Buckeye Cotton Oil Co. v. Malone

33 Ga. App. 519 | Ga. Ct. App. | 1925

Stephens, J.

1. An ordinary promissory note in which the consideration is recited only as “value received,” and which contains no provision imposing any obligation upon the payee, “does not purport to contain all of the stipulations of the contract” relative to the subject-matter for which the note is given. Where the terms and stipulations of such a contract rest in parol agreements and understandings between the parties, and do not in any way contradict the terms of the nóte, they may be established as part of the contract. Civil Code (1910), §§ 5791, 4268; Burke v. Napier, 106 Ga. 327 (32 S. E. 134); Anderson v. Brown, 72 Ga. 713; Camp v. Matthews, 143 Ga. 393 (1) (85 S. E. 196).

2. Where an indebtedness is secured by a pledge of personal property, the value of which has shrunk and become considerably less than the debt, and concerning which the creditor is asserting a right to sell before a certain date,-—as April 1st,—and convert it into money to be applied upon the indebtedness, and where, before the arrival of that date, it is agreed between the creditor and the debtor that the debtor shall execute a promissory note to the creditor, which the debtor does, in an amount estimated and agreed upon as representing the difference between the value of the pledged property on the date of the execution of the note and the original indebtedness, and the note contains no provision imposing any obligation upon the creditor, and therefore does not purport to contain all the stipulations of the contract, and it matures beyond the time within which the creditor asserts the right to sell the property pledged,—as October 1st next thereafter,—a parol agreement between the debtor and the creditor, entered into contemporaneously with the execution of the note, by the terms of which the creditor agrees to defer until the latter date the assertion of his right to sell the pledged property in no wise contradicts the terms of the note, and may be established as a part of the contract.

3. Where the note by its terms as executed in fact matures upon the 1st of April, and not on the 1st of October, and where an agreement in writing is made contemporaneously therewith as a condition upon which the payee executes the note, by the terms of which the creditor agrees to extend the time of payment until October 1st provided the maker is financially unable to meet the note on April 1st, and which recites that “this is given as margin on [property pledged],” the agreement amounts to no more than an alteration of the maturity date of the note, by the consent of the parties, and therefore does not purport to constitute the entire agreement between them, and the agreement and the note may be supplemented by a consistent and unconilicting contemporaneous parol agreement between the parties, made at the time.

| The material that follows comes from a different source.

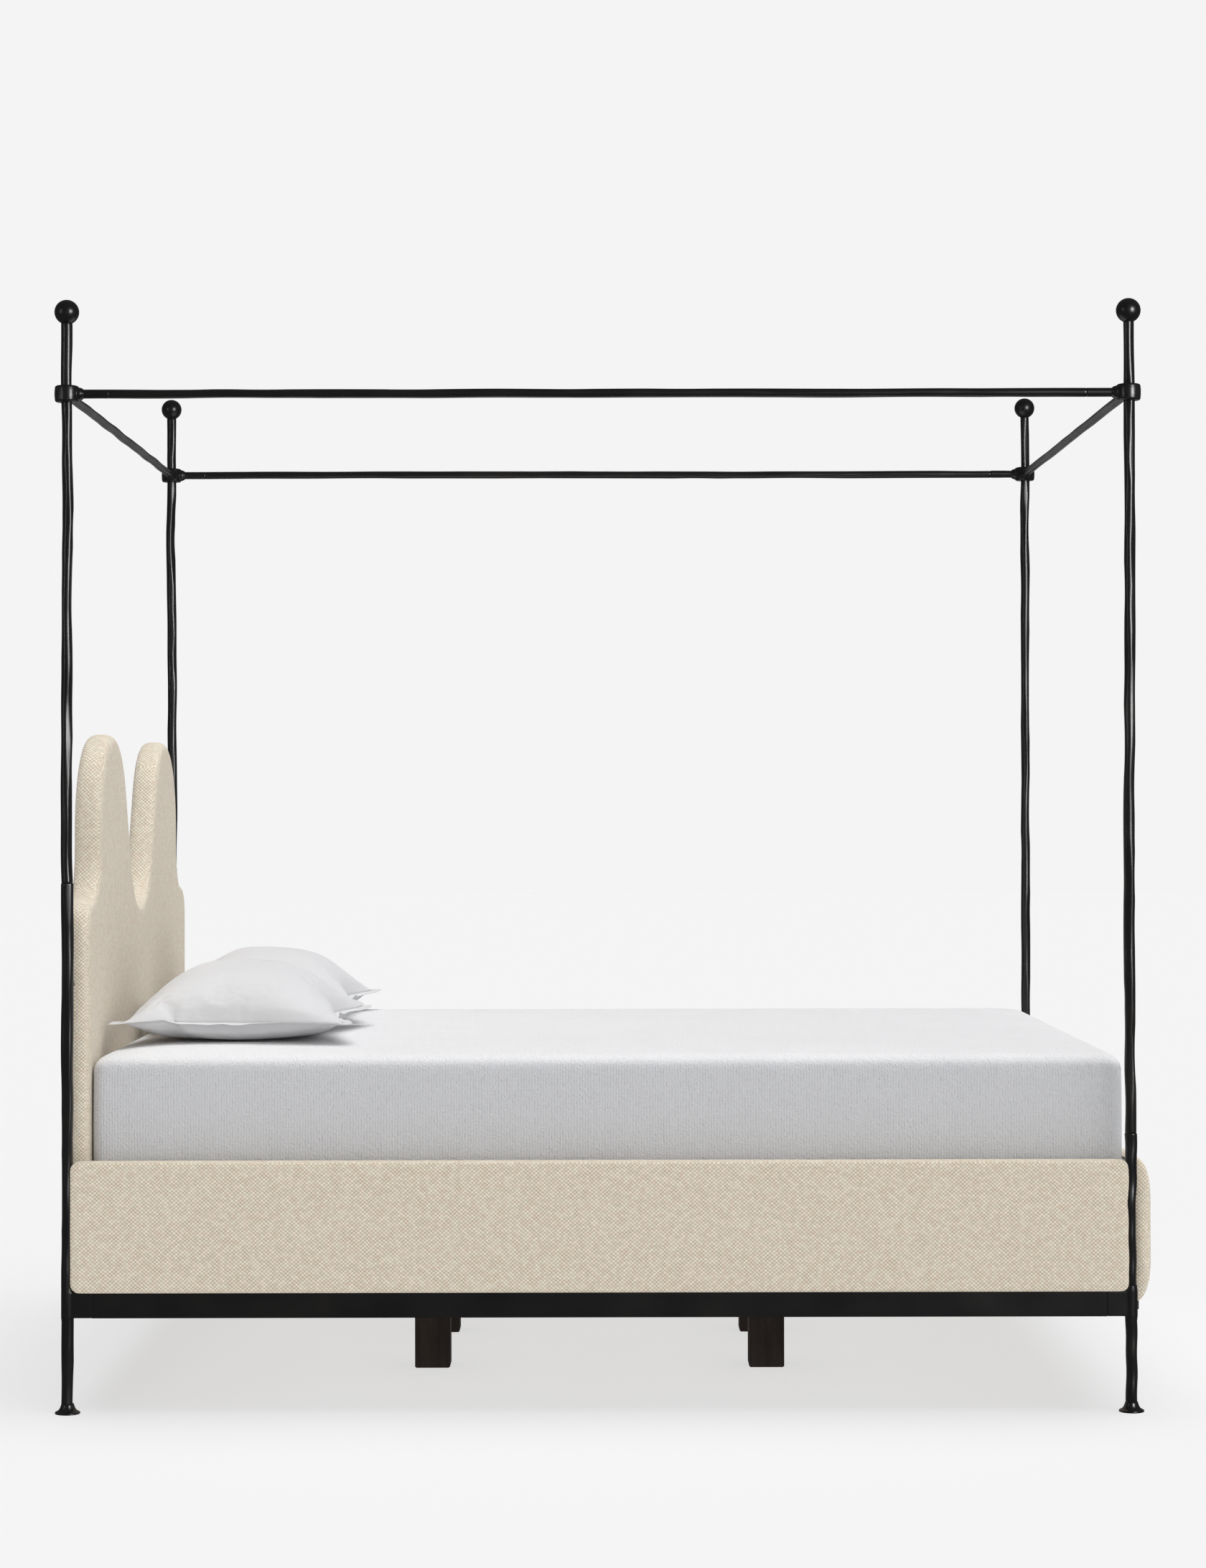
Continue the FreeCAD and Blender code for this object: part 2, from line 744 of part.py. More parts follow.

4. In a suit by the creditor against the debtor, to recover both upon the note and for an alleged balance claimed as due upon the original indebtedness, the defendant may establish the contract as alleged by him in parol.

5. Where such a contract obligated the plaintiff to wait until October 1st to sell the property pledged and apply the proceeds of the sale upon the indebtedness, a conversion by the plaintiff of the property to its own use, by crediting the value of' the property upon the account in April *520prior thereto, amounted to a breach of the contract, and the defendant was entitled to recover of the plaintiff, by way of recoupment, the difference between the value of the property at the time of the conversion and its increased value on October-1st.

Decided February 26, 1925. Burch & Daley, Brock, Sparks £ Russell, for plaintiff. J. S. Adams, for defendants.

6. Since admissions are not proof, but are only a means of proof, having evidentiary value to be considered by the jury, certain communications made by the debtor to the creditor prior to April 1st, -which seem to concede the creditor’s right to sell the property pledged before that date, although undisputed, can not establish as a matter of law the existence of the terms of the contract as contended by the creditor.

7. Nor can such communications made to the creditor and known to both contracting parties establish a departure from the contract as contended for by the creditor, and thereby establish the contract in accordance with the creditor’s contention, since the creditor, if he acted upon them, did not do so to his disadvantage. He did not sell the property, but only credited the value of the property on April 1st on the account due by the debtor. Civil Code (1910), §§ 4227, 4207.

8. The evidence authorizes the inference that the plaintiff, to the defendant’s damage in the amount sued for, breached the contract as contended for by the defendant; and the verdict found for the defendant was therefore authorized.

Judgment affirmed.

Jenkins, P. J., and Bell, J., concur.